Title :
Map-Side Merge Joins for Scalable SPARQL BGP Processing
Author :
Przyjaciel-Zablocki, Martin ; Schaetzle, Alexander ; Skaley, Eduard ; Hornung, Thomas ; Lausen, Georg
Author_Institution :
Dept. of Comput. Sci., Univ. of Freiburg, Freiburg, Germany
Abstract :
In recent times, it has been widely recognized that, due to their inherent scalability, frameworks based on MapReduce are indispensable for so-called "Big Data" applications. However, for Semantic Web applications using SPARQL, there is still a demand for sophisticated MapReduce join techniques for processing basic graph patterns, which are at the core of SPARQL. Renowned for their stable and efficient performance, sort-merge joins have become widely used in DBMSs. In this paper, we demonstrate the adaptation of merge joins for SPARQL BGP processing with MapReduce. Our technique supports both n-way joins and sequences of join operations by applying merge joins within the map phase of MapReduce while the reduce phase is only used to fulfill the preconditions of a subsequent join iteration.
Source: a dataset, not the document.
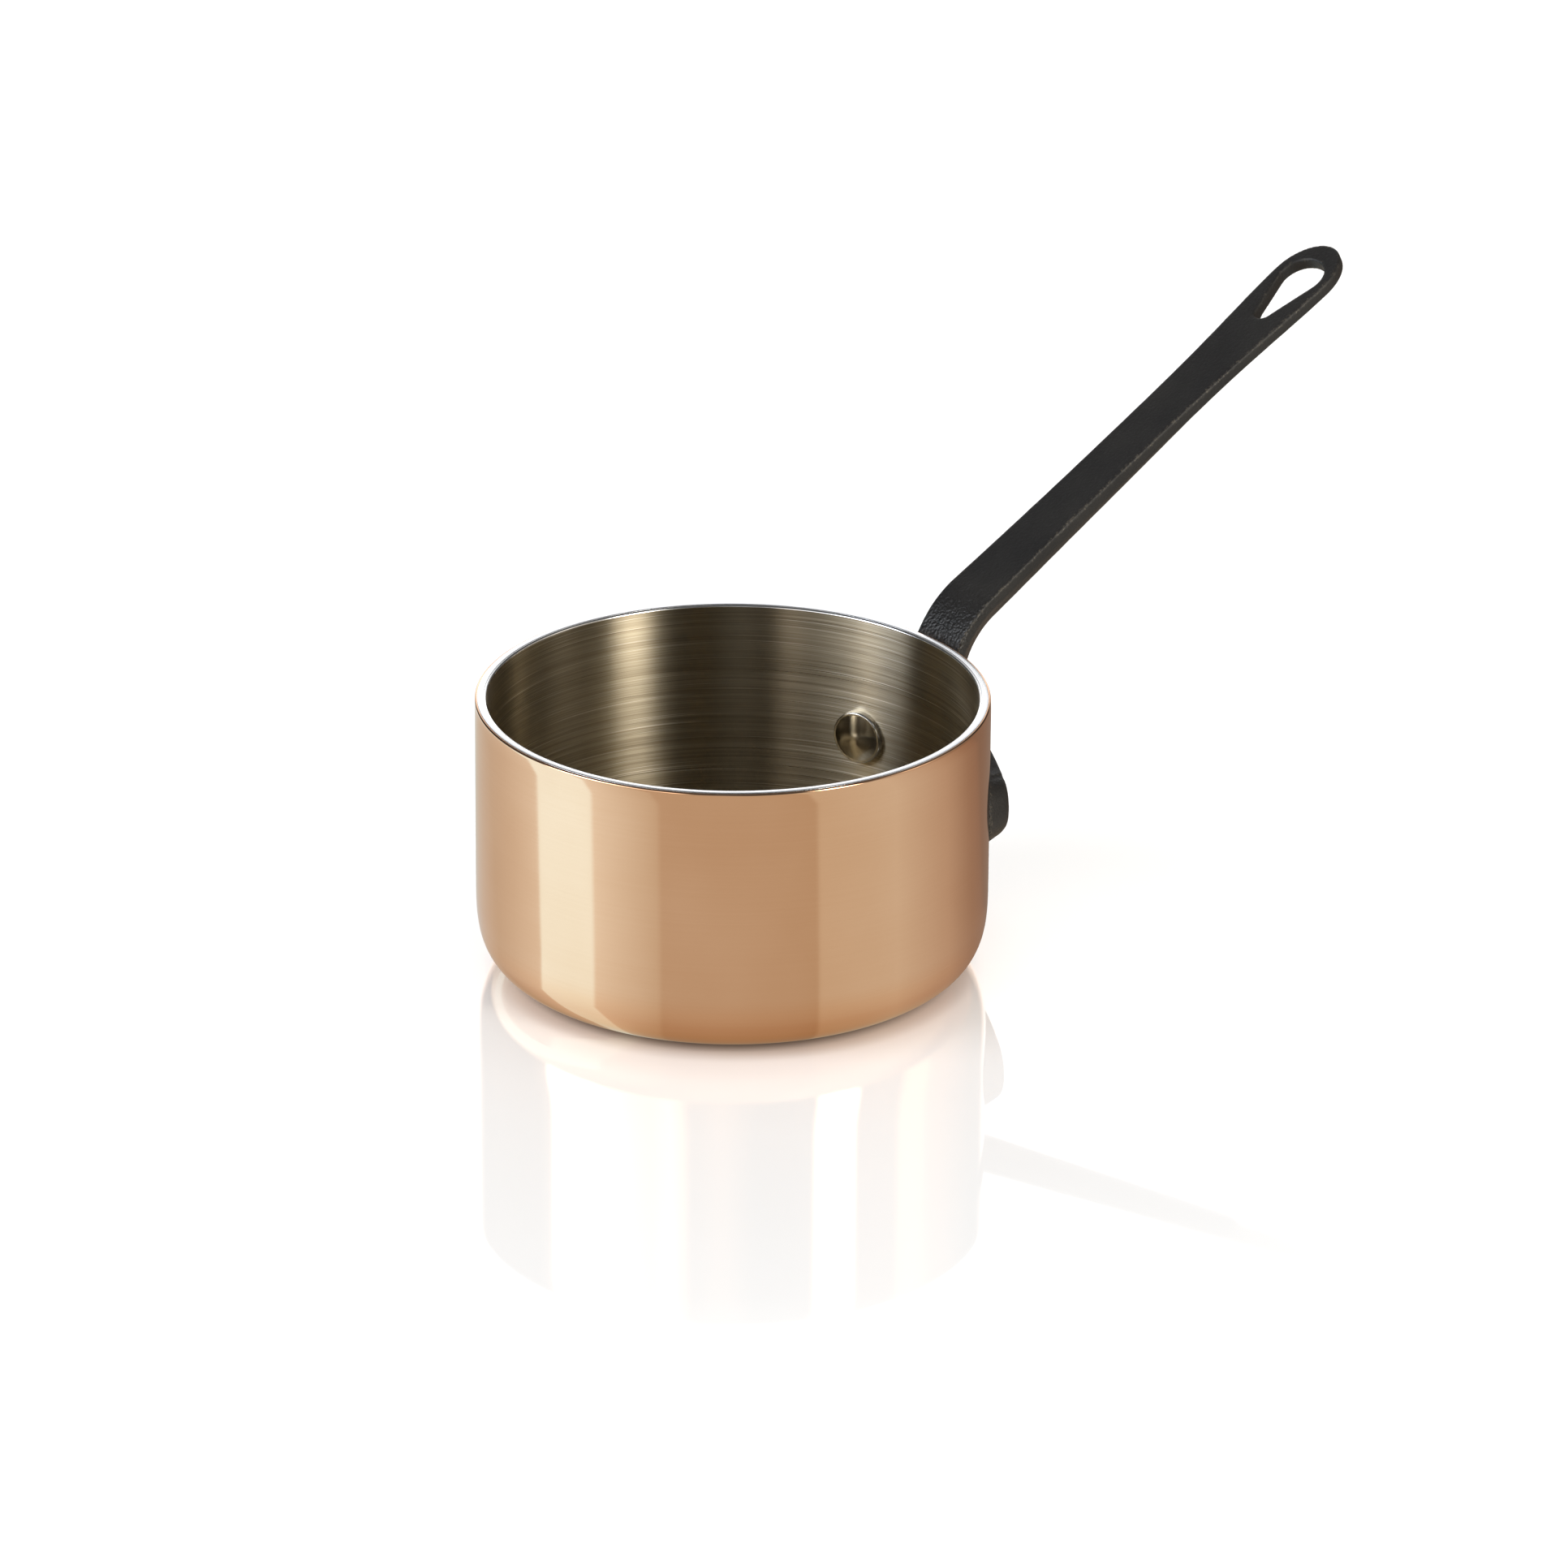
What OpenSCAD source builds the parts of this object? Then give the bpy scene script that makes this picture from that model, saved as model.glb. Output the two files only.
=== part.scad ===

Our experiments with the LUBM benchmark show an average performance benefit between 15% and 48% compared to other MapReduce based approaches while at the same time scaling linearly with the RDF dataset size.
Keywords :
query processing; semantic Web; very large databases; Big Data; MapReduce; basic graph patterns; scalable SPARQL BGP processing; semantic Web; Educational institutions; Information management; Layout; Pattern matching; Resource description framework; Sorting; Map-Side Merge Join; MapReduce; RDF; SPARQL;
Conference_Titel :
Cloud Computing Technology and Science (CloudCom), 2013 IEEE 5th International Conference on
Conference_Location :
Bristol
DOI :
10.1109/CloudCom.2013.9